Brief → The exercise asks for every line of the data to be reproduced exactly.

Information shown →
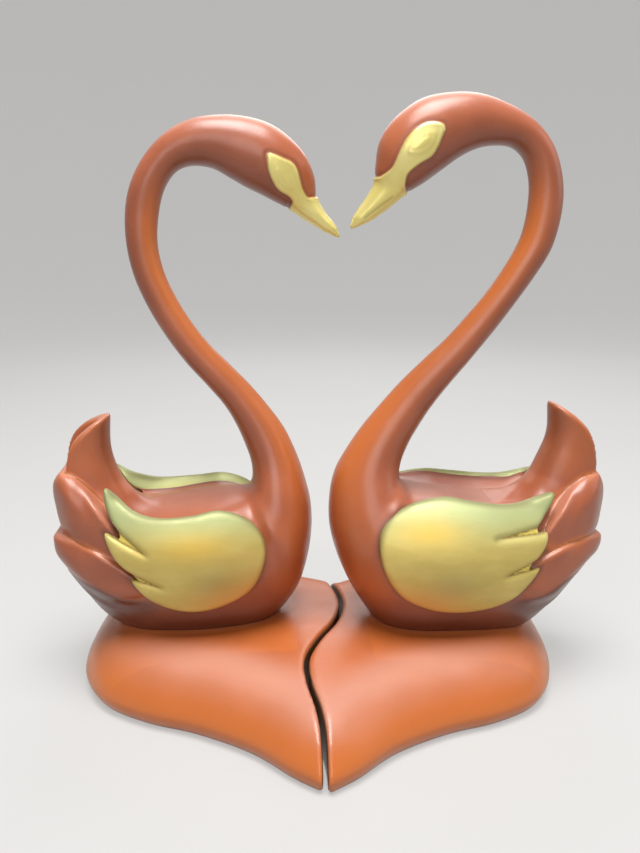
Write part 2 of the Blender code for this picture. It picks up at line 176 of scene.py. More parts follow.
# Wing outlines in forward and height; True marks a sharp corner at a feather tip or a slit
LEFT_WING = [
    (-36.5, 70, True), (-26, 61.2, False), (-15.7, 58.1, False), (0, 58.5, False), (13.4, 60, False),
    (26, 55, False), (32.3, 45, False), (31.4, 33.5, False), (25.1, 22.4, False), (12.8, 15.8, False),
    (1, 13.9, False), (-9.7, 16.3, False), (-19.6, 22.2, False), (-26.7, 31.5, True), (-12.2, 27.9, True),
    (-27, 34.8, True), (-32.5, 40.5, False), (-37.1, 51.4, True), (-17.8, 43, True), (-32.5, 54.6, True),
    (-35.6, 61, False),
]
RIGHT_WING = [
    (-36, 65.5, True), (-24.2, 61.9, False), (-12.7, 61.3, False), (1.5, 63.1, False), (14, 64.8, False),
    (28.5, 62.2, False), (39.5, 55.5, False), (42.8, 46.5, False), (40.5, 34, False), (33, 22.5, False),
    (21.5, 16.2, False), (8.9, 14, False), (-6.5, 15.6, False), (-18.6, 21.3, False), (-28.9, 34.4, True),
    (-10.9, 32.2, True), (-25.8, 38.2, True), (-30, 43.5, False), (-31.7, 49, True), (-6.4, 49.2, True),
    (-26.8, 52, True), (-33.2, 58.5, False),
]

# Tail feather outlines in forward and height, in the same way
LEFT_TOP_FEATHER = [
    (-34.7, 97.7, True), (-44, 92, False), (-51, 84.5, False), (-54.1, 73, False), (-51.5, 59, False),
    (-42.5, 45, False), (-30, 41, False), (-20, 49, False), (-27, 60, False), (-32.2, 70, False),
    (-35.4, 82, False),
]
RIGHT_TOP_FEATHER = [
    (-37.6, 101.8, True), (-48.3, 94.8, False), (-56.3, 85.5, False), (-59.5, 73, False), (-55, 57, False),
    (-45, 45, False), (-30, 41, False), (-20, 51, False), (-28.5, 63, False), (-34.5, 75.5, False),
    (-38.3, 87, False),
]
LEFT_MIDDLE_FEATHER = [
    (-56.5, 73.2, True), (-60, 67.5, False), (-59.6, 58, False), (-56.6, 46, False), (-48, 36, False),
    (-35, 33, False), (-26, 38, False), (-31, 50, False), (-40, 61, False), (-49, 70.5, False),
]
RIGHT_MIDDLE_FEATHER = [
    (-59.8, 70, True), (-64.1, 62, False), (-63.4, 51, False), (-60.4, 42, False), (-50, 33, False),
    (-36, 30, False), (-25, 37, False), (-33, 51, False), (-43, 62, False), (-51, 68, False),
]
LEFT_LOWER_FEATHER = [
    (-61, 45.5, True), (-60.2, 36.5, False), (-56, 28.5, False), (-47.5, 21, False), (-36.5, 16, False),
    (-22.5, 16, False), (-14.5, 23, False), (-23.5, 31, False), (-35.5, 39, False), (-48.5, 44.5, False),
]
RIGHT_LOWER_FEATHER = [
    (-63.5, 41, True), (-62.9, 33, False), (-57.5, 28.5, False), (-46.5, 20.5, False), (-36.5, 14, False),
    (-21.5, 14, False), (-12.5, 23, False), (-23.5, 34, False), (-37.5, 40.5, False), (-50.5, 43.5, False),
]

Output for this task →
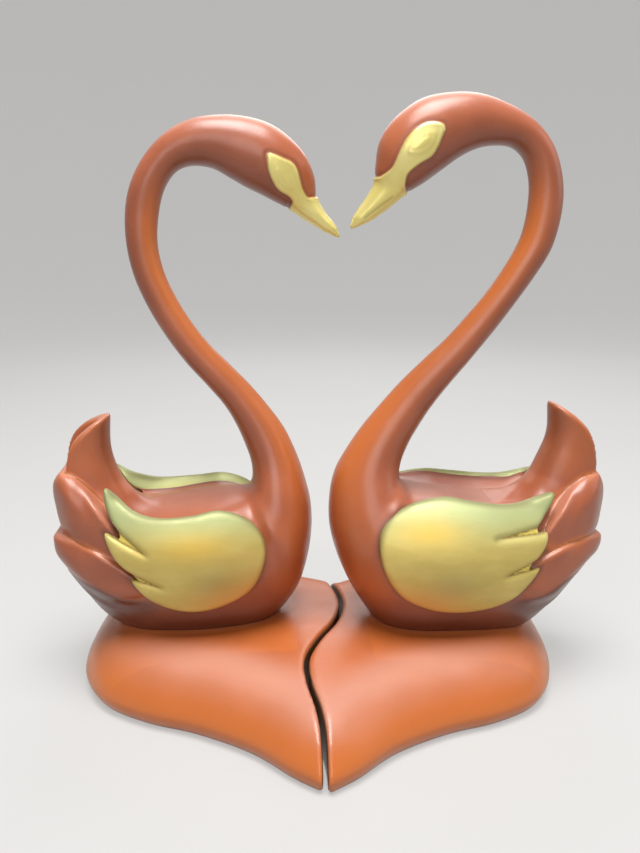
Write part 2 of the Blender code for this picture. It picks up at line 176 of scene.py. More parts follow.
# Wing outlines in forward and height; True marks a sharp corner at a feather tip or a slit
LEFT_WING = [
    (-36.5, 70, True), (-26, 61.2, False), (-15.7, 58.1, False), (0, 58.5, False), (13.4, 60, False),
    (26, 55, False), (32.3, 45, False), (31.4, 33.5, False), (25.1, 22.4, False), (12.8, 15.8, False),
    (1, 13.9, False), (-9.7, 16.3, False), (-19.6, 22.2, False), (-26.7, 31.5, True), (-12.2, 27.9, True),
    (-27, 34.8, True), (-32.5, 40.5, False), (-37.1, 51.4, True), (-17.8, 43, True), (-32.5, 54.6, True),
    (-35.6, 61, False),
]
RIGHT_WING = [
    (-36, 65.5, True), (-24.2, 61.9, False), (-12.7, 61.3, False), (1.5, 63.1, False), (14, 64.8, False),
    (28.5, 62.2, False), (39.5, 55.5, False), (42.8, 46.5, False), (40.5, 34, False), (33, 22.5, False),
    (21.5, 16.2, False), (8.9, 14, False), (-6.5, 15.6, False), (-18.6, 21.3, False), (-28.9, 34.4, True),
    (-10.9, 32.2, True), (-25.8, 38.2, True), (-30, 43.5, False), (-31.7, 49, True), (-6.4, 49.2, True),
    (-26.8, 52, True), (-33.2, 58.5, False),
]

# Tail feather outlines in forward and height, in the same way
LEFT_TOP_FEATHER = [
    (-34.7, 97.7, True), (-44, 92, False), (-51, 84.5, False), (-54.1, 73, False), (-51.5, 59, False),
    (-42.5, 45, False), (-30, 41, False), (-20, 49, False), (-27, 60, False), (-32.2, 70, False),
    (-35.4, 82, False),
]
RIGHT_TOP_FEATHER = [
    (-37.6, 101.8, True), (-48.3, 94.8, False), (-56.3, 85.5, False), (-59.5, 73, False), (-55, 57, False),
    (-45, 45, False), (-30, 41, False), (-20, 51, False), (-28.5, 63, False), (-34.5, 75.5, False),
    (-38.3, 87, False),
]
LEFT_MIDDLE_FEATHER = [
    (-56.5, 73.2, True), (-60, 67.5, False), (-59.6, 58, False), (-56.6, 46, False), (-48, 36, False),
    (-35, 33, False), (-26, 38, False), (-31, 50, False), (-40, 61, False), (-49, 70.5, False),
]
RIGHT_MIDDLE_FEATHER = [
    (-59.8, 70, True), (-64.1, 62, False), (-63.4, 51, False), (-60.4, 42, False), (-50, 33, False),
    (-36, 30, False), (-25, 37, False), (-33, 51, False), (-43, 62, False), (-51, 68, False),
]
LEFT_LOWER_FEATHER = [
    (-61, 45.5, True), (-60.2, 36.5, False), (-56, 28.5, False), (-47.5, 21, False), (-36.5, 16, False),
    (-22.5, 16, False), (-14.5, 23, False), (-23.5, 31, False), (-35.5, 39, False), (-48.5, 44.5, False),
]
RIGHT_LOWER_FEATHER = [
    (-63.5, 41, True), (-62.9, 33, False), (-57.5, 28.5, False), (-46.5, 20.5, False), (-36.5, 14, False),
    (-21.5, 14, False), (-12.5, 23, False), (-23.5, 34, False), (-37.5, 40.5, False), (-50.5, 43.5, False),
]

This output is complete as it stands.